In the bipolar world in which most of us grew up, security was measured by military might. By the power of our faith, sacrifice, and determination we prevailed in the Cold War. We proved the concept of freedom and democracy; and the world hasn’t stopped changing since.
Anachronistically, many of today’s challenges and events are measured against the backdrop of the last century. Too often our policy approaches remain mired in the past as well.
Global stability is no longer defined solely by the ability of nations to deploy and defeat; but rather by our capacity to engage and endow — to meet human needs, sustain economic growth, and turn promise and opportunity into jobs and a higher quality of life.
Yes, our armed forces will remain a central pillar of our national security portfolio, but they must be part of a more sophisticated tool kit. More than ever our government, our firms, and our NGOs must work together in harmony to secure our interests at home and across the globe.
Modernity demands a contemporary “whole of government,” “whole of society,” and “whole of alliance” global engagement strategy—one that synchronizes, economic development, security, and rule of law – the three pillars of peace and prosperity to nurture developing societies and build markets. Prevent stability rather than having to react and respond to it.
In the long run, this is the weapon that will cause the lasting defeat of radical fundamentalism—but it must employed in a proactive and energetic campaign using new tools relevant to modern circumstances.
A big part of the approach must involve “commercial diplomacy,” in which the private sector, businesses and NGOs, lead the way. The fact is that the private sector is better poised today than many governments to make significant contributions to our national “presence” abroad.
President Barzani, of the Kurdistan Region of Iraq, recently expressed the dynamic powerfully when he noted that, “Four companies (in Kurdistan) are worth two Army divisions” when it comes to building goodwill and sustaining influence. I’m sure that dynamic is the same no matter the flag.
Here’s the good news for the future…despite the so-called rise of peer competitors, only the transatlantic community has the capability to accomplish this new type of global engagement. We have the strongest governments, the best companies, and the most capable NGOs.

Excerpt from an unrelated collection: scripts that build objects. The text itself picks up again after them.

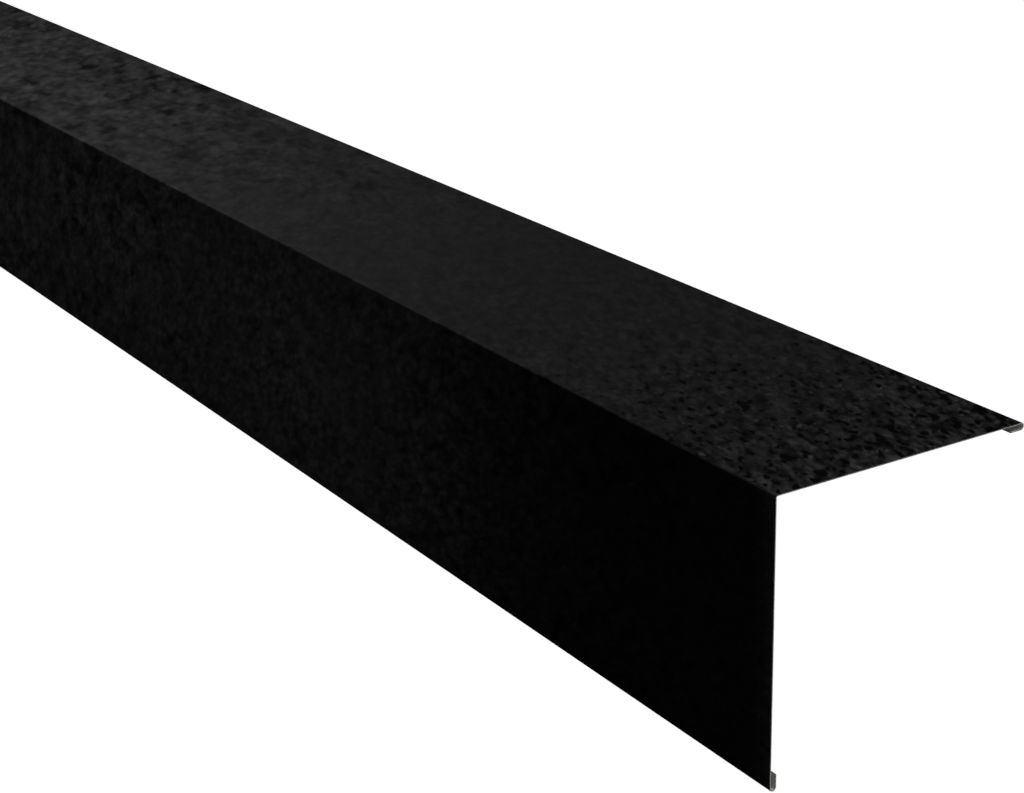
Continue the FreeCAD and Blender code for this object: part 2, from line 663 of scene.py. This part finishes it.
def grain_height(tree, finish):
    """Height of the black coat's grain, from 0 in its pits to 1 on its crests."""
    straight = object_place(tree)
    size = finish.grain_size
    spot = add_node(tree, "ShaderNodeSeparateXYZ", {"Vector": straight})
    from_near_end = maths(tree, "SUBTRACT", TRIM_HIGH.x, spot.outputs["X"])
    inboard = between(tree, from_near_end, *INBOARD, smooth=False)
    on_right = between(tree, spot.outputs["Y"], -CORNER_REACH, CORNER_REACH)
    coarsest = between(tree, on_right, 0.0, 1.0, *COARSENESS, smooth=False)
    coarseness = maths(tree, "MULTIPLY", inboard, coarsest)
    boldness = grain_boldness(tree, from_near_end, inboard, coarseness, on_right, straight)

    drawn, place = grain_places(tree, straight, finish)
    fine = total(
        tree, 0.0,
        (granules_of(tree, place, size * FINE_GRANULES, seed=0.4), GRANULE_WEIGHT),
        (clouds(tree, place, size * FINE_CLOUDS, detail=1.5, seed=8.1), FINE_CLOUD_WEIGHT),
        (veins(tree, place, size * FINE_VEINS, seed=1.3), VEIN_WEIGHT),
    )
    coarse = total(
        tree, 0.0,
        (granules_of(tree, place, size * COARSE_GRANULES, seed=0.9), GRANULE_WEIGHT),
        (clouds(tree, place, size * COARSE_CLOUDS, detail=1.5, seed=4.6), COARSE_CLOUD_WEIGHT),
    )
    specks = clouds(tree, drawn, size * SPECKS, detail=1.0, seed=5.2)
    mottle = clouds(tree, place, size * MOTTLE, detail=2.0, seed=2.9)
    patches = clouds(tree, place, size * PATCHES, detail=1.0, seed=7.2)
    pits = spots(tree, place, size * PITS, PIT_RADIUS, seed=6.3)
    flecks = spots(tree, place, size * FLECKS, FLECK_RADIUS, seed=9.8)

    # Pits, flecks and specks stand out most at the near end, and broad patches further in; through the
    # colour ramp the pits get painted shade and the flecks a painted highlight
    clearness = between(tree, from_near_end, *MARKS_FADING, *CLEARNESS)
    all_marks = total(
        tree, MARKS_LEVEL, (pits, PIT_WEIGHT), (flecks, FLECK_WEIGHT), (specks, SPECK_WEIGHT),
    )
    marks = maths(tree, "MULTIPLY", all_marks, clearness)
    coarser = maths(tree, "MULTIPLY", maths(tree, "SUBTRACT", coarse, fine), coarseness)
    relief = total(tree, marks, (fine, 1.0), (coarser, 1.0), (mottle, MOTTLE_WEIGHT))
    broadest = between(tree, on_right, 0.0, 1.0, *PATCH_BREADTH, smooth=False)
    breadth = maths(tree, "MULTIPLY", inboard, broadest)
    unevenness = total(tree, patches, (mottle, PATCH_MOTTLE_WEIGHT))
    return total(tree, MEAN_HEIGHT, (relief, boldness), (unevenness, breadth))


def black_coat(finish):
    """Thick matt black coat with a pebbled grain, scattered pits and a few raised flecks; its colour is
    painted darker in the pits as shade and paler on the crests and flecks as highlights.
    """
    material, tree = new_material("black_grained_coat")
    height = grain_height(tree, finish)
    # Colour by height: painted shade in the pits, the coat's black between, painted highlight on the
    # crests and flecks
    colour = add_node(tree, "ShaderNodeValToRGB", {"Fac": height})
    stops = colour.color_ramp.elements
    stops[0].position = PIT_HEIGHT
    stops[0].color = opaque(finish.pit_painted_shade)
    stops[1].position = CREST_HEIGHT
    stops[1].color = opaque(finish.crest_painted_highlight)
    stops.new(COAT_HEIGHT).color = opaque(finish.coat_colour)
    dullest = finish.coat_roughness + PIT_ROUGHENING
    finish_material(tree, {
        "Base Color": colour.outputs["Color"],
        "Normal": bumped(tree, height, 1.0, finish.grain_depth),
        "Roughness": between(tree, height, 0.0, 1.0, dullest, finish.coat_roughness),
        "Specular IOR Level": COAT_SPECULAR,
    })
    return material


def back_coat(finish):
    """Thin grey lacquer on the back of the sheet, with faint roll marks along the strip."""
    material, tree = new_material("grey_back_coat")
    place = object_place(tree)
    stretched = add_node(
        tree, "ShaderNodeVectorMath", {0: place, 1: ROLL_MARK_STRETCH}, operation="MULTIPLY",
    ).outputs["Vector"]
    streaks = noise(tree, stretched, ROLL_MARK_SPACING, detail=2.0, seed=4.4)
    mottle = noise(tree, place, BACK_MOTTLE_SPACING, detail=3.0, seed=6.6)
    shade = maths(
        tree, "ADD", maths(tree, "MULTIPLY", streaks, ROLL_MARK_SHARE),
        maths(tree, "MULTIPLY", mottle, BACK_MOTTLE_SHARE),
    )
    dark = opaque(scaled(finish.back_colour, BACK_DARKEST))
    pale = opaque(scaled(finish.back_colour, BACK_PALEST))
    finish_material(tree, {
        "Base Color": mixed_colour(tree, between(tree, shade, *NARROW_BAND), dark, pale),
        "Normal": bumped(tree, streaks, ROLL_MARK_STRENGTH, ROLL_MARK_DEPTH),
        "Roughness": between(tree, mottle, *WIDE_BAND, *BACK_ROUGHNESS),
        "Specular IOR Level": BACK_SPECULAR,
    })
    return material


def cut_edge(finish):
    """Sheared steel with its zinc, between the line of the black coat and that of the back coat."""
    material, tree = new_material("sheared_steel_edge")
    place = object_place(tree)
    depth = add_node(tree, "ShaderNodeAttribute", attribute_name="sheet_depth").outputs["Fac"]
    grain = noise(tree, place, SHEAR_MARK_SPACING, detail=3.0, seed=7.7)
    dull = opaque(scaled(finish.steel_colour, STEEL_DULLEST))
    bright = opaque(finish.steel_colour)
    steel = mixed_colour(tree, between(tree, grain, *NARROW_BAND), dull, bright)
    coat_line = between(tree, depth, *COAT_LINE)
    back_line = between(tree, depth, *BACK_LINE)
    colour = mixed_colour(tree, coat_line, steel, opaque(finish.coat_colour))
    colour = mixed_colour(tree, back_line, colour, opaque(finish.back_colour))
    finish_material(tree, {
        "Base Color": colour,
        "Normal": bumped(tree, grain, SHEAR_MARK_STRENGTH, SHEAR_MARK_DEPTH),
        "Roughness": between(tree, grain, *WIDE_BAND, *STEEL_ROUGHNESS),
        "Metallic": between(tree, depth, *reversed(COAT_LINE), 0.0, STEEL_METALLIC),
    })
    return material


class CORNERTRIM_OT_fold_sheet(bpy.types.Operator):
    """Fold the coated sheet: two flanges, the corner between them and an open hem along each edge"""

    bl_idname = "corner_trim.fold_sheet"
    bl_label = "Fold the sheet"

    def execute(self, context):
        mesh = sheet_mesh(SHEET_NAME, context.scene.trim_sheet)
        finish = context.scene.trim_finish
        for make_material in (black_coat, back_coat, cut_edge):
            mesh.materials.append(make_material(finish))
        trim = bpy.data.objects.new(SHEET_NAME, mesh)
        context.scene.collection.objects.link(trim)
        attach(trim, "root")
        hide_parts(TRIM_NODE)
        return {"FINISHED"}


def floor_mesh(stage):
    """Round floor on the level that the hems lie on, swept up into a wall far around the trim."""
    reach = stage.floor_size / 2.0
    bend = reach * FLOOR_BEND_SHARE
    profile = []
    for step in range(FLOOR_BEND_STEPS + 1):
        turn = math.pi / 2.0 * step / FLOOR_BEND_STEPS
        profile.append((reach - bend + bend * math.sin(turn), bend - bend * math.cos(turn)))
    profile.append((reach, reach))

    verts, faces = [(0.0, 0.0, 0.0)], []
    for radius, height in profile:
        for side in range(FLOOR_SIDES):
            bearing = 2.0 * math.pi * side / FLOOR_SIDES
            verts.append((radius * math.cos(bearing), radius * math.sin(bearing), height))
    for side in range(FLOOR_SIDES):
        following = (side + 1) % FLOOR_SIDES
        faces.append((0, 1 + side, 1 + following))
        for ring in range(len(profile) - 1):
            low = 1 + ring * FLOOR_SIDES
            high = low + FLOOR_SIDES
            faces.append((low + side, high + side, high + following, low + following))
    mesh = bpy.data.meshes.new("floor")
    mesh.from_pydata(verts, [], faces)
    return mesh


def add_floor(stage):
    """Plain pale floor that glows evenly and isn't mirrored in the trim."""
    mesh = floor_mesh(stage)
    material, tree = new_material("plain_floor")
    finish_material(tree, {
        "Base Color": opaque(stage.floor_colour),
        "Roughness": FLOOR_ROUGHNESS,
        "Specular IOR Level": 0.0,
        "Emission Color": opaque(WHITE),
        "Emission Strength": stage.floor_glow,
    })
    mesh.materials.append(material)
    floor = bpy.data.objects.new("floor", mesh)
    bpy.context.scene.collection.objects.link(floor)
    floor.visible_diffuse = False
    floor.visible_glossy = False


def aimed(place, target):
    """Rotation of a lamp or camera at place that looks at target."""
    return (Vector(target) - Vector(place)).to_track_quat("-Z", "Y")


def add_lamp(name, subject, place, target, power, size, spread=math.pi):
    """Lamp with a rectangular face, which lights only the subject and isn't seen itself."""
    light = bpy.data.lights.new(name, "AREA")
    light.energy = power
    light.shape = "RECTANGLE"
    light.size, light.size_y = size
    light.spread = spread
    lamp = bpy.data.objects.new(name, light)
    lamp.location = place
    lamp.rotation_mode = "QUATERNION"
    lamp.rotation_quaternion = aimed(place, target)
    bpy.context.scene.collection.objects.link(lamp)
    lamp.visible_camera = False
    receivers = bpy.data.collections.new(f"{name}_receivers")
    receivers.objects.link(subject)
    lamp.light_linking.receiver_collection = receivers


def add_camera(stage):
    """Camera at the photograph's viewing angle."""
    lens = bpy.data.cameras.new("camera")
    lens.lens = stage.focal_length
    lens.sensor_width = SENSOR_WIDTH
    lens.clip_start = CLIP_START
    lens.clip_end = CLIP_END
    camera = bpy.data.objects.new("camera", lens)
    camera.location = stage.camera_place
    camera.rotation_mode = "QUATERNION"
    roll = Quaternion((0.0, 0.0, 1.0), -stage.camera_roll)
    camera.rotation_quaternion = aimed(stage.camera_place, stage.camera_target) @ roll
    bpy.context.scene.collection.objects.link(camera)
    bpy.context.scene.camera = camera


def set_world(scene):
    """Dim even surroundings, which fill the shadows a little."""
    world = bpy.data.worlds.new("studio")
    world.use_nodes = True
    background = world.node_tree.nodes["Background"]
    background.inputs["Color"].default_value = opaque(WHITE)
    background.inputs["Strength"].default_value = WORLD_STRENGTH
    scene.world = world


class CORNERTRIM_OT_set_stage(bpy.types.Operator):
    """Lay the floor and set the soft lights and the camera"""

    bl_idname = "corner_trim.set_stage"
    bl_label = "Set the stage"

    def execute(self, context):
        scene = context.scene
        trim = bpy.data.objects[SHEET_NAME]
        add_floor(scene.trim_stage)
        set_world(scene)
        for name, lamp in LAMPS.items():
            add_lamp(name, trim, **lamp)
        add_camera(scene.trim_stage)
        scene.view_settings.view_transform = "Standard"
        return {"FINISHED"}


class CORNERTRIM_PT_build(bpy.types.Panel):
    """Panel of the operators and their settings."""

    bl_idname = "CORNERTRIM_PT_build"
    bl_label = "Corner trim"
    bl_space_type = "VIEW_3D"
    bl_region_type = "UI"
    bl_category = "Corner trim"

    def draw(self, context):
        layout = self.layout
        for settings, operator in (
            (context.scene.trim_sheet, CORNERTRIM_OT_fold_sheet.bl_idname),
            (context.scene.trim_finish, None),
            (context.scene.trim_stage, CORNERTRIM_OT_set_stage.bl_idname),
        ):
            for name in settings.__annotations__:
                layout.prop(settings, name)
            if operator:
                layout.operator(operator)


CLASSES = (
    TrimSheetSettings, TrimFinishSettings, TrimStageSettings,
    CORNERTRIM_OT_fold_sheet, CORNERTRIM_OT_set_stage, CORNERTRIM_PT_build,
)
SETTINGS = {
    "trim_sheet": TrimSheetSettings,
    "trim_finish": TrimFinishSettings,
    "trim_stage": TrimStageSettings,
}


def register():
    for each in CLASSES:
        bpy.utils.register_class(each)
    for name, group in SETTINGS.items():
        setattr(bpy.types.Scene, name, PointerProperty(type=group))


def unregister():
    for name in SETTINGS:
        delattr(bpy.types.Scene, name)
    for each in reversed(CLASSES):
        bpy.utils.unregister_class(each)


def main():
    register()
    bpy.ops.corner_trim.fold_sheet()
    bpy.ops.corner_trim.set_stage()


if __name__ == "__main__":
    main()
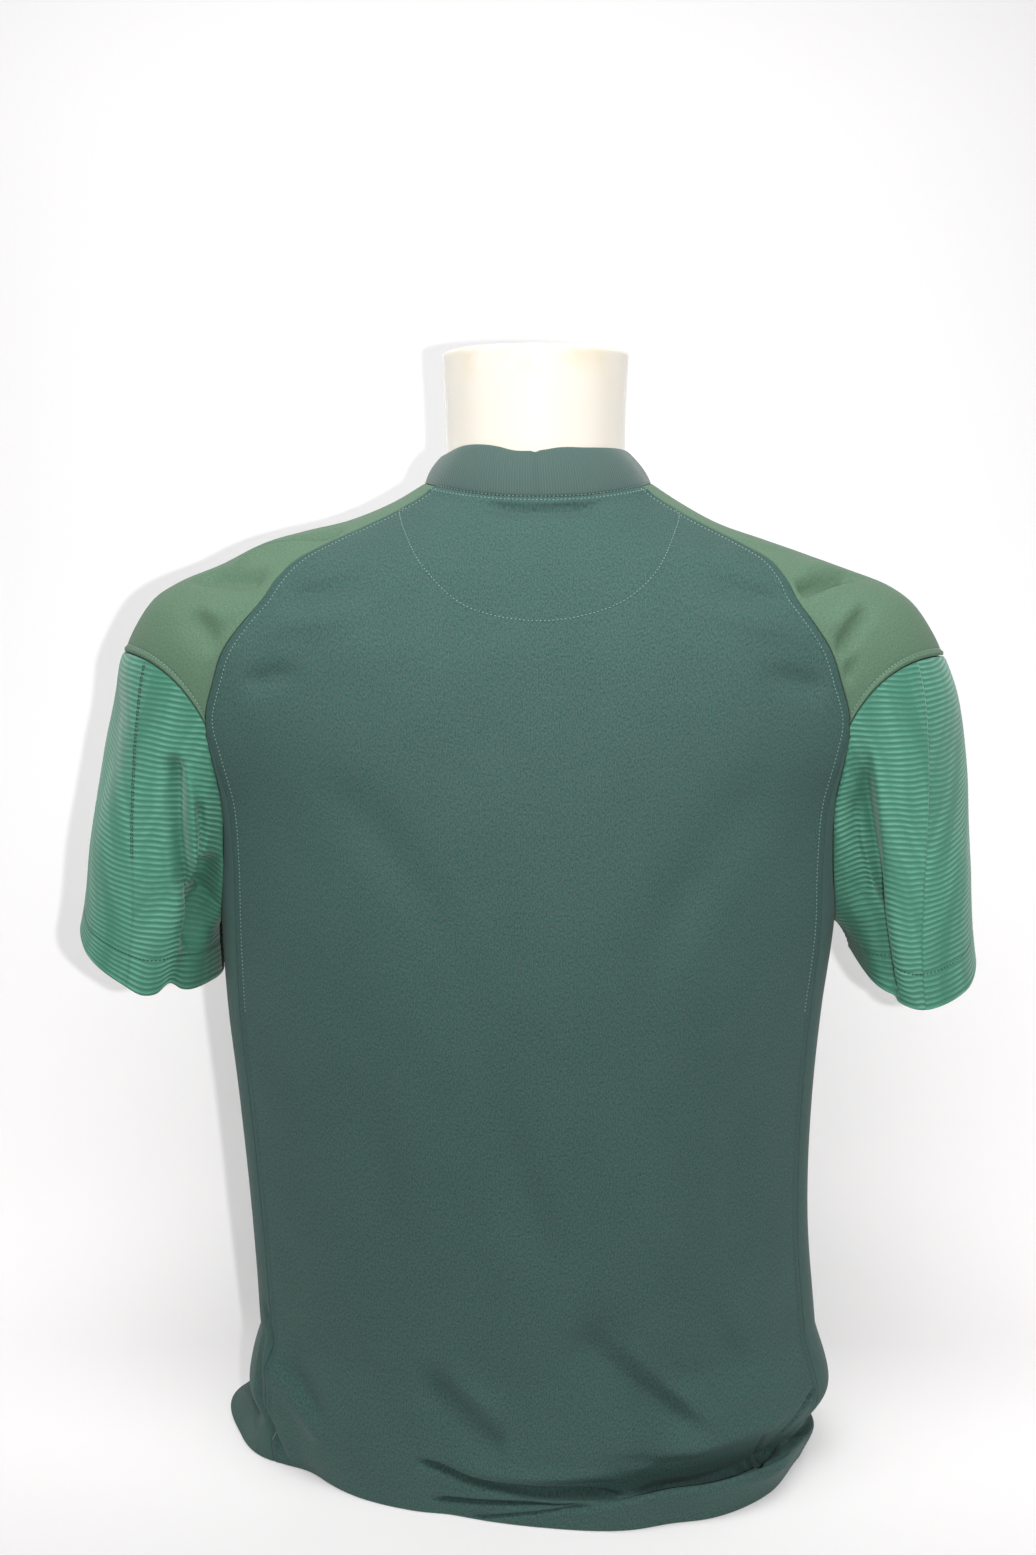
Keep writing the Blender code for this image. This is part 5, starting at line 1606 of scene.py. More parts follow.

The integration of our capabilities towards common, proactive goals where the transatlantic community leads by deed and example, will keep our relevance unchallenged for many years to come.
It seems to me that in this exciting new era of human development entrepreneurs, investors, and innovators are as fundamental to geopolitical stability as politicians, generals, and diplomats; trade agreements are as instrumental to world order as defense pacts; and public/private sector collaboration is the key to solving social ills that nurture insurgency and instability.
Dear friends and fellow Atlanticists, in the last century the transatlantic community saved mankind—by working and sacrificing together. Now it’s time to write a new chapter.
Doing so requires a new vision bolstered by the reality that security and prosperity in a borderless, trade-based global economy are inseparably linked.
–It requires military and economic cohesion through a stronger NATO and an economic partnership for prosperity.
–It requires commitment to growth by unleashing private enterprise on both sides of the Atlantic through policies that promote trade, investment, innovation, and job creation.
–It requires energy security
–And it requires a revolution in our approach to modern global engagement – one that is far greater than assuring our military ability to defeat adversaries; but about improving lives, and winning hearts, minds, and nurturing markets.
We have to lead. We have to grow. We have to work together. We’ve done it before and we can do it again. With a new commitment to transatlantic solidarity, I have abiding faith that our collective security and prosperity will be won for a new generation.
Again, thank you for being here and for all that you do achieve that victory and to help build the kind of future envisioned by Bronislaw Geremek.